On St. Patrick’s Day we are spotlighting the only justice born in Ireland, and one of only six members of the Court born on foreign soil. William Paterson (who served from 1793-1806) came to British America from County Antrim, just north of Belfast, where his father, Richard, was a tinplate worker. In 1747, when William was two years old, the family set sail from Londonderry and landed in Newcastle, Delaware. Richard worked as a traveling peddler of tinplate in Connecticut before settling in Princeton, N.J., where the family set up a general store catering to students and faculty of the College of New Jersey (now Princeton University). The Patersons worshipped at the Presbyterian Church in Princeton.

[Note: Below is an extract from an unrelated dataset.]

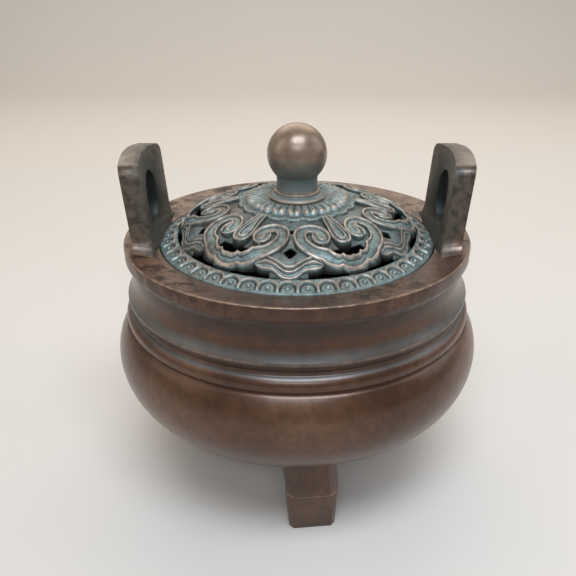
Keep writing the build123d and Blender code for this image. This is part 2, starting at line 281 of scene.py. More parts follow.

William performed menial tasks in the store but benefited from proximity to a great academic institution. His tutor was no less than Aaron Burr, who prepared him well in Greek and Latin: William was accepted to the college in 1759. His father had saved enough money from shrewd investments in local real estate to pay for his fine education. The future Associate Justice shared classes with the future Chief Justice Oliver Ellsworth, whom he later joined in drafting the Judiciary Act of 1789, which outlined the requirements for the Supreme Court.
William Paterson would have an extraordinary impact on the fledgling nation between the time he became a lawyer in 1769 and was appointed to the Supreme Court in 1793. Representing New Jersey, he served as a delegate to the Constitutional Convention where he distinguished himself by proposing the New Jersey Plan (also called the Paterson Plan). Drafted by representatives from a number of small states, the plan called for equal representation by state rather than by population. The controversial proposal caused an impasse, which Paterson helped break by forging a compromise that called for different representation in the House and Senate. A Georgia delegate described Paterson as “one of those men whose powers break in upon you, and create wonder and astonishment. …everyone seemed ready to exalt him with their praises.”
Paterson became a strong nationalist who supported the Federalist party. Elected to the U.S. Senate after the Constitutional Convention, he served on the Senate Judiciary Committee and helped establish the federal courts system. Indeed, the first nine sections of the Judiciary Act of 1789 are in his handwriting. He resigned the Senate in 1790 to become governor of New Jersey and worked to codify the state’s laws.
When George Washington chose Paterson as his seventh appointee to the Supreme Court, a first generation Irish-American was already on the bench. Chief Justice John Rutledge (who only sat with Paterson briefly as a recess appointee) was the son of a physician who had emigrated at a young age from Tyrone County in Northern Ireland to Charleston, South Carolina. To date, about twenty justices have claimed Irish ancestry–including current members John G. Roberts, Neil Gorsuch, Brett Kavanaugh and Amy Coney Barrett–but none have had ties to the Emerald Isle as close as Paterson’s.
While Chief Justice Roberts’ father had Irish and Welsh roots, his wife, Jane Sullivan Roberts, a first generation Irish-American, now connects him strongly to Ireland. The Roberts have rented a cottage in County Limerick, near where her mother grew up, and the Chief Justice took Irish dancing classes so he could join in at ceilis. “He can dance ‘The Walls of Limerick’ with the best of them,” she proudly told Irish America in 2009.